Hehehe good one RC Laughing

As it's only just over 3 weeks away...a few things you all may want to think about doing Twisted Evil

20 Ways To Confuse Trick-Or-Treaters

1. Give away something other than candy. (Toothpicks, golf balls, bags of sand, etc.)
2. Wait behind the door until some people come.
When they get near the door, jump out, wearing a costume, and holding a bag, and yell, "Trick or Treat!" Look at them, scratch your head, and act confused.
3. Fill a briefcase with marbles and crackers.
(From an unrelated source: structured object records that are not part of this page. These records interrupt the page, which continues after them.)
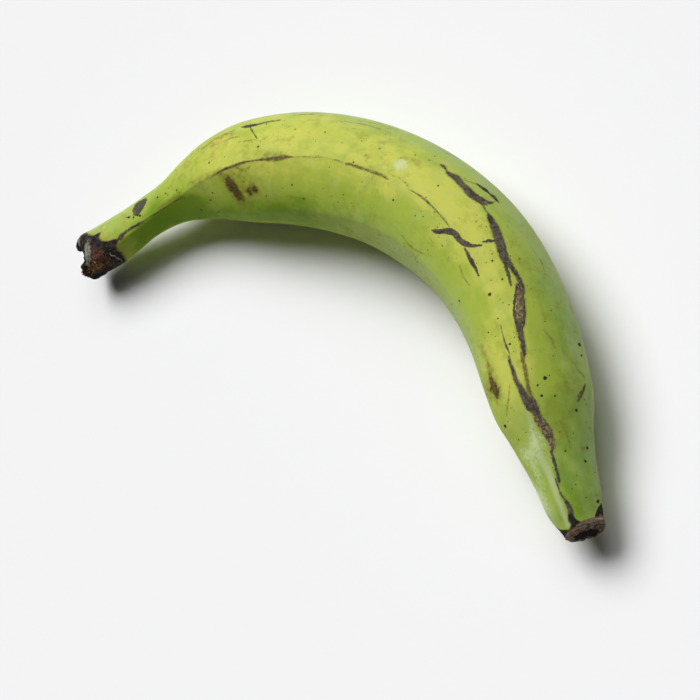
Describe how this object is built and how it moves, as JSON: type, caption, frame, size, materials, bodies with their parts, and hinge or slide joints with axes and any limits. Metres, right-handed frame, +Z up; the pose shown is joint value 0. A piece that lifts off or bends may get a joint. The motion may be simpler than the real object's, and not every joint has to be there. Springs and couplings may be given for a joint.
{
  "type": "whole green plantain",
  "caption": "Whole unripe plantain lying on its side: a curved, ridged green fruit with a torn woody crown at one end and a dry blossom tip at the other.",
  "frame": {"origin": "middle of the bounding box, on the surface that the fruit lies on", "axes": "+X along the fruit's chord, from the crown to the tip; +Y out of its bend; +Z up"},
  "size_m": [0.2614, 0.1128, 0.0465],
  "materials": {
    "green_skin": "waxy unripe peel, yellow-green on top and deeper green below, with dark brown scars and specks",
    "crown_tissue": "torn, dried dark brown fibre with pale streaks",
    "dry_tip": "dry, rough grey-brown flower scar"
  },
  "bodies": {
    "root": {"plantain": "green_skin"}
  },
  "joints": []
}
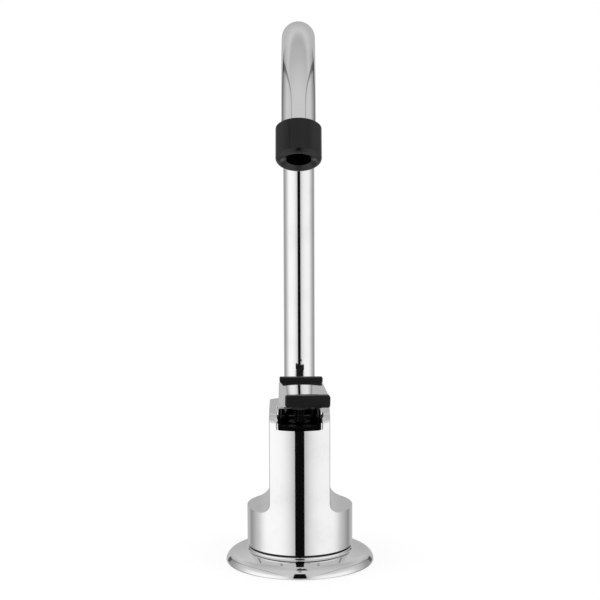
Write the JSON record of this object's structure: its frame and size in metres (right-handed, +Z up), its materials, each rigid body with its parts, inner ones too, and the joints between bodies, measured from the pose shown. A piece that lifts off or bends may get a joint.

Write on it, "Top Secret" in big letters. When trick-or-treaters come, look around suspiciously, say, "It's about time you got here," give them the briefcase, and quickly shut the door.
4. Get about 30 people to wait in your living room.
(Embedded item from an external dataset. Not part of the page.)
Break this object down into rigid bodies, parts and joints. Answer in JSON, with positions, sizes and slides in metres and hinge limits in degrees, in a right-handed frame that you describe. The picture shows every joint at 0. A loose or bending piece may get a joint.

When trick-or-treaters come to the door, say, "Come in." When they do, have everyone yell, "Surprise!!!" Act like it's a surprise party.
5. Get everyone who comes to the door to come in and see if they can figure out what's wrong with your dishwasher. Insist that it makes an unnatural "whirring" sound.
6. After you give them candy, hand the trick-or-treaters a bill.
7. Open the door dressed as a giant fish. Immediately collapse, and don't move or say anything until the trick-or-treaters go away.
8. When you answer the door, hold up one candybar, throw it out into the street, and yell, "Crawl for it!"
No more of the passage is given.